The rule change is already spurring expansion plans in eagle habitats, the lawsuit added.

“Wind energy developers in various parts of the country, including in California, are already pursuing long-term eagle take permits under the thirty-year take rule,” the complaint states. “On information and belief, wind energy developers in various parts of the country, including in California and other states in which Plaintiffs or their members reside, are already relying upon the rule to plan for and proceed with development of wind power projects in areas occupied by bald and golden eagles and hence where projects could not lawfully proceed in the absence of a BGEPA permit.”

ABC said it believes wind energy and other renewable energy sources could be encouraged without putting bald and golden eagles at risk. 

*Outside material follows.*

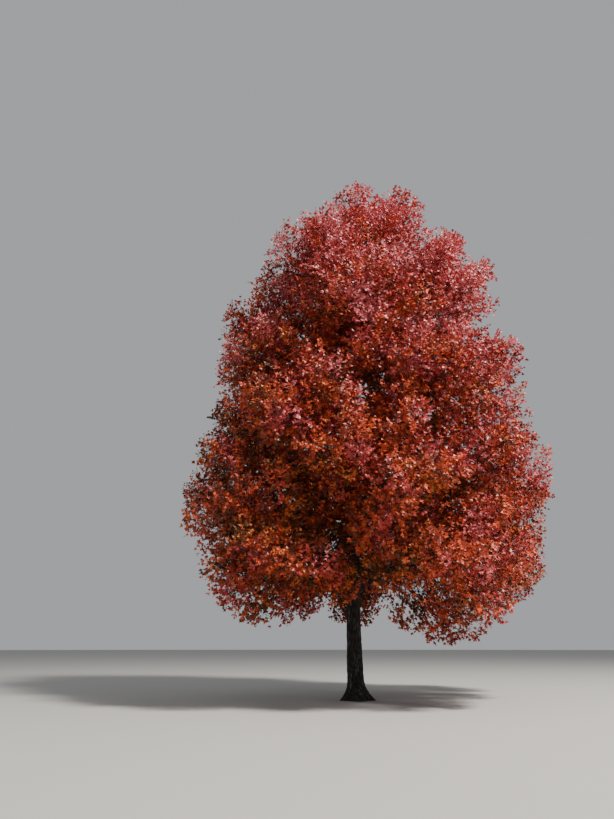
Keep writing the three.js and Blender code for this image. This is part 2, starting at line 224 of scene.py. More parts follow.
def crown_masses():
    draw = seeded_random(CROWN_SEED)
    found = []
    for i, level in enumerate(even_heights(MASS_COUNT)):
        azimuth = FIRST_AZIMUTH + i * GOLDEN_ANGLE
        out = np.array((math.cos(azimuth), math.sin(azimuth), 0.0))
        low = np.clip((FRONT_RISE.up_to - level) / (FRONT_RISE.up_to - LOWEST_CENTRE), 0, 1)
        z = level + FRONT_RISE.lift * low * out[1] ** 2
        axis = np.array((lerp(CROWN_OFFSET.foot, CROWN_OFFSET.top, z / TREE_HEIGHT), 0, z))
        found.append(SimpleNamespace(
            index=i,
            out=out,
            outward=unit(out - centre_slope(level) * UP),
            centre=out * centre_radius(level) + axis,
            radius=MASS_RADIUS * (1 + UNEVEN * (2 * draw() - 1)),
            leading=i == MASS_COUNT - 1,
        ))
    far = min(found, key=off_long_bough)
    far.centre = far.centre + far.out * LONG_BOUGH.push - UP * LONG_BOUGH.drop
    return found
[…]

“In the government’s rush to expand wind energy, shortcuts were taken in implementing this rule that should not have been allowed,” Hutchins said. “We understand that some bird mortality is inevitable. However, in this case, long-term, cumulative impacts to eagle populations were not properly assessed, and the 30-year take permit rule was adopted in the absence of the required NEPA analysis concerning impacts on eagle populations or any other species that share the eagles’ range.”